Tuesday, September 8, 2009

'64 Again: A Visit to the McCain Library Archives


The trip to the Special Archives on Wednesday was a really eye-opening experience. Having grown up in this fast-paced, technology-reliant, internet-obsessed world, the only thing I’ve ever had for reference on the 60s and other pre-90s periods were my parents, who – despite their firsthand experience in growing up – never really had much to offer visually. Wednesday’s trip changed that. The extensive collection of photographs, books, letter transcripts, et cetera gave me a good window to finally see firsthand just what life was like back during the meaty days of the post-World War II era. One thing that interested me in particular – as did pretty much everyone who saw it – was the old Miss Southern handbook for female students. Kids today complain about their parents if they don’t let them stay out past midnight, but they don’t realize just how lucky they have it.
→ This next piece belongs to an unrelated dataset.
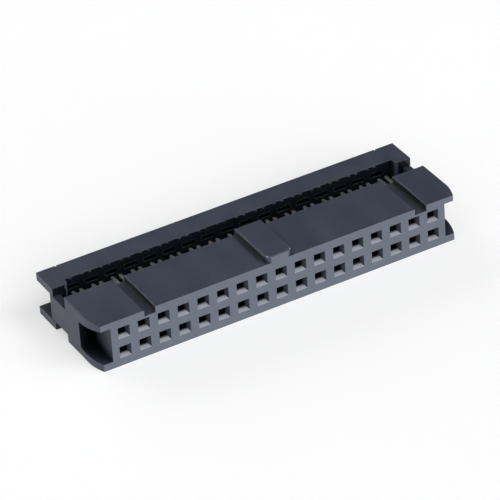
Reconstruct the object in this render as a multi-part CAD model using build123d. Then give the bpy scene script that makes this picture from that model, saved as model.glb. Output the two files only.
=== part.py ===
from build123d import *
import math
import os

# Ribbon cable socket connector, shown as supplied: the cover waits open above the contacts.
# Sizes are in millimetres. X runs along the rows and Z up from the resting side to the key.
# While a piece is drawn, Y is zero on the mating face and grows towards the cover.

# Socket field
columns = 17
pitch = 2.54
core_wall = 1.63
end_reach = 3.50
socket_core = 0.84
socket_mouth = 1.50
lead_in_depth = 0.68

# Housing
body_height = 6.15
body_depth = 7.40
edge_round = 0.15
key_width = 3.50
key_rise = 0.85
key_nose_round = 0.90
key_bevel = 0.12
groove_depth = 0.80
left_block_length = 6.22
left_groove_width = 1.40
right_block_length = 4.32
right_groove_width = 1.55

# Open pockets at the housing's two ends, and the window in the right one
nose_length = 3.20
nose_inset = 0.67
pocket_depth = 4.20
flange_top = 0.75
flange_bottom = 0.90
flange_top_draft = 0.70
flange_bottom_draft = 0.25
window_width = 1.20
window_height = 2.90
window_back_wall = 0.50

# Latch ears, which run from the housing into the cover's ends
ear_thickness = 0.95
ear_height = 3.36
ear_entry = 1.00
ear_bevel = 0.20
tooth_reach = 0.35
tooth_length = 0.45

# Cover
cover_height = 5.62
cover_middle = 3.05
cover_end_step = 0.95
slot_wall = 0.28
step_round = 0.50
end_gap = 3.00
panel_side_inset = 0.60
panel_foot = 0.42
panel_line_width = 0.20
panel_line_depth = 0.18

# Ribbon cable grooves on the two faces that clamp the cable
wire_groove_mouth = 0.86
wire_groove_floor = 0.42
wire_groove_depth = 0.28
groove_lip = 0.85

# Stamped contacts
sheet = 0.35
pin_size = 0.64
pin_grip = 0.08
beam_width = 0.40
beam_gap = 0.90
beam_start = 1.50
grip_length = 0.60
grip_lead = 1.50
web_start = 5.90
web_end = 6.95
tine_width = 0.46
tine_spacing = 0.96
tine_length = 2.80
tine_bevel = 0.16
wire_slot_root = 0.15

# Clearances
contact_gap = 0.05
tip_gap = 0.25
ear_gap = 0.12
stop_gap = 0.05
tine_gap = 0.10
tine_end_gap = 0.25

# Places worked out from the sizes above
half_span = pitch * (columns - 1) / 2
core_half = half_span + core_wall
half_length = half_span + end_reach
wire_pitch = pitch / 2
middle_height = body_height / 2
ear_middle = cover_height / 2
cover_front = body_depth + end_gap
cover_face = cover_front + cover_end_step
cover_back = cover_face + cover_middle
press_travel = end_gap - stop_gap
tine_tip = body_depth + tine_length
ear_inner = half_length - ear_thickness
ear_tip = cover_front + ear_entry
fork_width = tine_spacing + tine_width
cable_recess = half_span + wire_pitch / 2 + fork_width / 2 + tine_gap
slot_edge = cable_recess + slot_wall
column_places = [column * pitch - half_span for column in range(columns)]
wire_places = [place + side * wire_pitch / 2 for place in column_places for side in (-1, 1)]
row_sides = {-1: middle_height + pitch / 2, 1: middle_height - pitch / 2}


def span(x_range, y_range, z_range):
    """A square-edged block between two X, two Y and two Z places."""
    sizes = [high - low for low, high in (x_range, y_range, z_range)]
    middles = [(high + low) / 2 for low, high in (x_range, y_range, z_range)]
    return Pos(*middles) * Box(*sizes)


def both_ends(piece):
    """The piece at the right end and its mirror image at the left end."""
    return [piece, mirror(piece, about=Plane.YZ)]


def front_outline():
    """The housing seen from the mating face: a bar with a groove beside each end block."""
    left_edge = left_block_length - half_length
    right_edge = half_length - right_block_length
    grooves = [(left_edge, left_edge + left_groove_width), (right_edge - right_groove_width, right_edge)]
    outline = Pos(0, middle_height) * Rectangle(2 * half_length, body_height)
    for start, end in grooves:
        floor = body_height - groove_depth
        outline -= Pos((start + end) / 2, floor + groove_depth) * Rectangle(end - start, 2 * groove_depth)
    corners = [v for v in outline.vertices() if abs(v.Y - body_height) < edge_round or abs(v.Y) < edge_round]
    return fillet(corners, edge_round)


def plan_outline():
    """The housing seen from above: straight ends that curve in towards the mating face."""
    bend = (nose_inset**2 + nose_length**2) / (2 * nose_inset)
    half_turn = math.asin(nose_length / bend) / 2
    side = half_length - bend
    nose_middle = (side + bend * math.cos(half_turn), nose_length - bend * math.sin(half_turn))
    nose = half_length - nose_inset
    right = ThreePointArc((nose, 0), nose_middle, (half_length, nose_length))
    back = Polyline((half_length, nose_length), (half_length, body_depth), (0, body_depth))
    front = Line((0, 0), (nose, 0))
    half = make_face(front + right + back + Line((0, body_depth), (0, 0)))
    return half + mirror(half, about=Plane.YZ)


def key():
    """The polarizing key on top of the housing, rounded at its mating end."""
    plan = Pos(0, body_depth / 2) * Rectangle(key_width, body_depth)
    plan = fillet(plan.vertices().group_by(Axis.Y)[0], key_nose_round)
    foot = body_height - groove_depth
    rib = extrude(Pos(0, 0, foot) * plan, groove_depth + key_rise)
    return chamfer(rib.faces().sort_by(Axis.Z)[-1].edges(), key_bevel)


def end_pocket():
    """The drafted pocket between the flanges at the right end, open to the mating face."""
    mouth_top = body_height - flange_top
    side = Polygon(
        (-edge_round, flange_bottom),
        (0, flange_bottom),
        (pocket_depth, flange_bottom + flange_bottom_draft),
        (pocket_depth, mouth_top - flange_top_draft),
        (0, mouth_top),
        (-edge_round, mouth_top),
        align=None,
    )
    return extrude(Plane.YZ.offset(core_half) * side, end_reach)


def end_channel():
    """The channel behind the right ear, from the pocket to the housing's back."""
    low = flange_bottom + flange_bottom_draft
    high = body_height - flange_top - flange_top_draft
    lengths = (pocket_depth - edge_round, body_depth + edge_round)
    return span((core_half, ear_inner), lengths, (low, high))


def end_window():
    """The window through the right end wall, just in front of the housing's back."""
    back = body_depth - window_back_wall
    low = ear_middle - window_height / 2
    widths = (ear_inner - edge_round, half_length + edge_round)
    return span(widths, (back - window_width, back), (low, low + window_height))


def latch_ear():
    """The right ear: an arm flush with the end face, with a tooth inside its bevelled tip."""
    root = body_depth - window_back_wall / 2
    tooth_face = ear_inner - tooth_reach
    plan = Polygon(
        (half_length, root),
        (half_length, ear_tip - ear_bevel),
        (half_length - ear_bevel, ear_tip),
        (tooth_face + ear_bevel, ear_tip),
        (tooth_face, ear_tip - ear_bevel),
        (tooth_face, ear_tip - tooth_length),
        (ear_inner, ear_tip - tooth_length),
        (ear_inner, root),
        align=None,
    )
    return Pos(0, 0, ear_middle - ear_height / 2) * extrude(plan, ear_height)


def taper(wide, high, depth, inset):
    """A block from Y zero to the given depth whose four sides draw in by the inset."""
    ends = (inset, inset, wide - inset, high - inset)
    return Pos(0, depth / 2, 0) * Wedge(wide, depth, high, *ends)


def socket_cutter(side):
    """The room for one contact: lead-in, throat, the fork's room and the wider slot behind."""
    half_core = socket_core / 2
    half_sheet = sheet / 2 + contact_gap
    half_beams = beam_gap / 2 + beam_width + contact_gap
    fork_edge = wire_pitch / 2 + fork_width / 2 + contact_gap
    slot = (-fork_edge, half_beams) if side < 0 else (-half_beams, fork_edge)
    room_start = beam_start - tip_gap
    room_end = web_start - contact_gap
    core = (-half_core, half_core)
    lead_in = taper(socket_mouth, socket_mouth, lead_in_depth, (socket_mouth - socket_core) / 2)
    throat = span(core, (lead_in_depth, room_start), core)
    room = span((-half_beams, half_beams), (room_start, room_end), core)
    back = span(slot, (room_end, body_depth + edge_round), (-half_sheet, half_sheet))
    return lead_in + throat + room + back


def wire_grooves(face, direction, height):
    """Grooves for the cable's wires, cut into a face that looks the given way along Y."""
    floor = face - direction * wire_groove_depth
    mouth = face + direction * edge_round
    half_mouth, half_floor = wire_groove_mouth / 2, wire_groove_floor / 2
    corners = [(-half_mouth, mouth), (-half_mouth, face), (-half_floor, floor)]
    corners += [(-x, y) for x, y in reversed(corners)]
    groove = extrude(Polygon(*corners, align=None), height - 2 * groove_lip)
    return [Pos(place, 0, groove_lip) * groove for place in wire_places]


def make_housing():
    """The moulded housing with its key, end pockets, latch ears and 34 chamfered sockets."""
    bar = extrude(Plane.XZ * front_outline(), -body_depth)
    body = bar & extrude(plan_outline(), body_height)
    body += key()
    body += both_ends(latch_ear())
    body -= both_ends(end_pocket() + end_channel()) + [end_window()]
    body -= wire_grooves(body_depth, 1, body_height)
    sockets = []
    for side, row_height in row_sides.items():
        cutter = socket_cutter(side)
        sockets += [Pos(place, 0, row_height) * cutter for place in column_places]
    return body - sockets


def cover_outline():
    """The cover seen from above: a bar whose two ends reach further towards the housing."""
    depth = cover_back - cover_front
    outline = Pos(0, cover_front + depth / 2) * Rectangle(2 * half_length, depth)
    outline -= Pos(0, cover_front) * Rectangle(2 * cable_recess, 2 * cover_end_step)
    corners = [v for v in outline.vertices() if abs(v.Y - cover_front) < edge_round and abs(v.X) < half_length - edge_round]
    return fillet(corners, step_round)


def end_slot():
    """The slot through the cover's right end that takes the ear, with the tooth's stop rail."""
    half_slot = ear_height / 2 + ear_gap
    heights = (ear_middle - half_slot, ear_middle + half_slot)
    slot = span((slot_edge, half_length + edge_round), (cover_front - edge_round, cover_back), heights)
    rail_back = ear_tip - tooth_length - stop_gap
    rail = span((slot_edge, ear_inner - ear_gap), (cover_front, rail_back), heights)
    return slot - rail


def panel_line():
    """The shallow line that frames the cover's back on three sides, open at the top."""
    half_width = slot_edge - panel_side_inset
    foot = Plane.XZ.offset(-cover_back) * Pos(0, panel_foot + cover_height / 2)
    field = Rectangle(2 * half_width, cover_height)
    inner = Pos(0, panel_line_width) * Rectangle(2 * (half_width - panel_line_width), cover_height)
    return extrude(foot * (field - inner), panel_line_depth, both=True)


def tine_pocket():
    """The blind pocket in the cover that takes one contact's pair of tines."""
    width = fork_width + 2 * tine_gap
    depth = tine_tip - (cover_face - press_travel) + tine_end_gap
    return Pos(0, cover_face + depth / 2, 0) * Box(width, depth, sheet + 2 * tine_gap)


def make_cover():
    """The cover that presses the cable down on to the contacts."""
    cover = extrude(cover_outline(), cover_height)
    cover -= both_ends(end_slot())
    cover -= panel_line()
    cover -= wire_grooves(cover_face, -1, cover_height)
    pocket = tine_pocket()
    pockets = []
    for side, row_height in row_sides.items():
        pockets += [Pos(place + side * wire_pitch / 2, 0, row_height) * pocket for place in column_places]
    return cover - pockets


def pin_fork():
    """Two beams that grip a pin, seen flat, with the web that joins them."""
    grip = (pin_size - pin_grip) / 2
    open_half = beam_gap / 2
    outer = Pos(0, (beam_start + web_end) / 2) * Rectangle(beam_gap + 2 * beam_width, web_end - beam_start)
    between = Polygon(
        (-open_half, beam_start - sheet),
        (-open_half, beam_start),
        (-grip, beam_start + grip_length),
        (-open_half, beam_start + grip_length + grip_lead),
        (-open_half, web_start),
        (open_half, web_start),
        (open_half, beam_start + grip_length + grip_lead),
        (grip, beam_start + grip_length),
        (open_half, beam_start),
        (open_half, beam_start - sheet),
        align=None,
    )
    return outer - between


def wire_fork():
    """Two tines that straddle one wire, seen flat, bevelled towards the slot between them."""
    slot_half = (tine_spacing - tine_width) / 2
    root = body_depth - wire_slot_root
    outer = Pos(0, (web_start + tine_tip) / 2) * Rectangle(fork_width, tine_tip - web_start)
    outer = chamfer(outer.vertices().group_by(Axis.Y)[-1], tine_bevel)
    slot = Polygon(
        (-slot_half, root),
        (-slot_half, tine_tip - 2 * tine_bevel),
        (-slot_half - tine_bevel, tine_tip + tine_bevel),
        (slot_half + tine_bevel, tine_tip + tine_bevel),
        (slot_half, tine_tip - 2 * tine_bevel),
        (slot_half, root),
        align=None,
    )
    return outer - slot


def make_contact(side):
    """One flat stamped contact: its wire fork stands half a wire pitch to one side."""
    profile = pin_fork() + Pos(side * wire_pitch / 2, 0) * wire_fork()
    return extrude(profile, sheet / 2, both=True)


def write(name, piece):
    """Moves a piece to the part's own frame, its middle at zero, and writes its file."""
    placed = Pos(0, -cover_back / 2, 0) * piece
    export_step(placed, f"parts/{name}.step")


os.makedirs("parts", exist_ok=True)
write("housing", make_housing())
write("cover", make_cover())
for row, (side, row_height) in enumerate(row_sides.items()):
    contact = make_contact(side)
    for column, place in enumerate(column_places):
        number = 2 * column + row + 1
        write(f"contact_{number:02d}", Pos(place, 0, row_height) * contact)
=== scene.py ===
"""Ribbon cable socket connector with its cover unpressed, dressed and lit for a studio picture."""

import logging
import math
from dataclasses import dataclass, field
from enum import Enum

import bpy
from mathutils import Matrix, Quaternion, Vector


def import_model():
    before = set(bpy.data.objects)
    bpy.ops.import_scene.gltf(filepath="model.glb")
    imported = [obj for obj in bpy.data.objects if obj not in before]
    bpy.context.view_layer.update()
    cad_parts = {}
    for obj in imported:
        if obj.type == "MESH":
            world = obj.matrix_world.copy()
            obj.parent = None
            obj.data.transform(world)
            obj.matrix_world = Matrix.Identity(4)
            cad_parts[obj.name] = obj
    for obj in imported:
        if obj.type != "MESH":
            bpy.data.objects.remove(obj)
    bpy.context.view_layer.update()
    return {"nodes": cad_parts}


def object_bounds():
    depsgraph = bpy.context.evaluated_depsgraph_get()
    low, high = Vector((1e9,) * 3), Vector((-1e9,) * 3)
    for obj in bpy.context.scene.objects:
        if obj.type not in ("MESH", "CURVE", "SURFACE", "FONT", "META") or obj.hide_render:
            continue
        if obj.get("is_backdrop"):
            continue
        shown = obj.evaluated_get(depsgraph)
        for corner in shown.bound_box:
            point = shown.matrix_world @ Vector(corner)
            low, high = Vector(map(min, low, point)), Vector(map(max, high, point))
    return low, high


log = logging.getLogger("socket_connector")

MM = 0.001
Colour = tuple[float, float, float, float]
Feed = bpy.types.NodeSocket | float | Colour
WHITE: Colour = (1.0, 1.0, 1.0, 1.0)


class Socket(Enum):
    """The kinds of socket that the shared node groups have."""

    VALUE = "NodeSocketFloat"
    VECTOR = "NodeSocketVector"


@dataclass(frozen=True)
class Ramp:
    """A clamped straight line that takes low to to_low and high to to_high."""

    low: float
    high: float
    to_low: float = 0.0
    to_high: float = 1.0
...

Back in ’64, you couldn’t as much as put your clothes on or choose which door to use to enter your dorm without some collegiate bureaucrat breathing down your neck. The restrictions were simply mindboggling, especially when you consider that they were around in 1964, well past the time when women were allowed to vote and were leaving colleges up north by the droves to bang on tambourines in the nude on some convent. Thinking about the way everyone reacted to the book makes me wonder about how people will react to our own time period decades from now. People will be on their moving sidewalks in their Flash Gordon nylon jumpsuits just laughing it up about how restrained life in 2009 was as they make their way to the public heroin den/tire center.